After people have linked to the ATO, they can not only lodge their tax returns during tax time, but also track their refunds, access their past tax records, manage their super accounts, and view their income statement.
Avoid Speedbump 2:
Make sure your income details are complete and finalised before you lodge
“The other main delay at tax time is people lodging before they have all of the information about their income,” Foat said.
For most Australians, income statements have replaced payment summaries. This means that instead of receiving a payment summary from their employer, most people’s income statements will be finalised electronically, and the information provided directly to the ATO. You can view your income statement through myGov and the information from it is automatically included in your return in myTax by the ATO. If you use a tax agent, they will also have access to this information.

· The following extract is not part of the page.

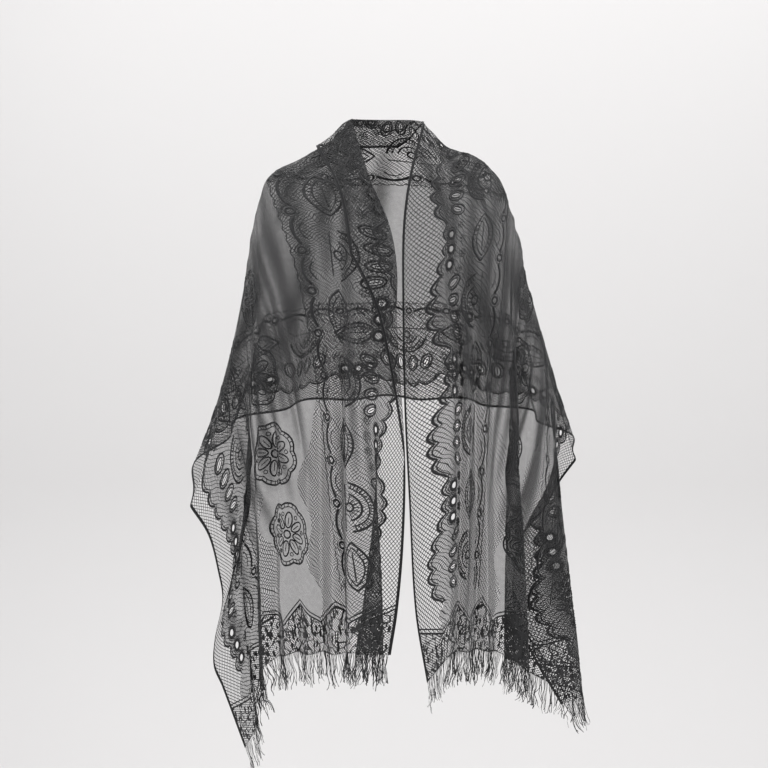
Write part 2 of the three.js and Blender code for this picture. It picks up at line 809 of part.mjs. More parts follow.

Income statements show their year-to-date salary and wages, PAYG withholding tax, and any employer super contributions in near real-time, but it is important to wait until it is finalised before lodging a tax return. Employers have until July 31 to finalise income statements.
“We often see people too eager to get a tax refund making obvious mistakes, which can either delay processing the tax return or result in a bill later on,” Ms Foat said.
“It’s important to check that your employer has finalised the information in your income statement and it is marked as ‘tax ready’ before you lodge.
“Other information from banks, health funds and government agencies will also be automatically inserted into your tax return. For most people this will happen by the end of July.
“Lodging once we have included all of your information in your tax return makes it even easier, but if you are lodging before then, make sure the information provided is complete, accurate, and up to date to avoid delays or a debt later on,” Foat said.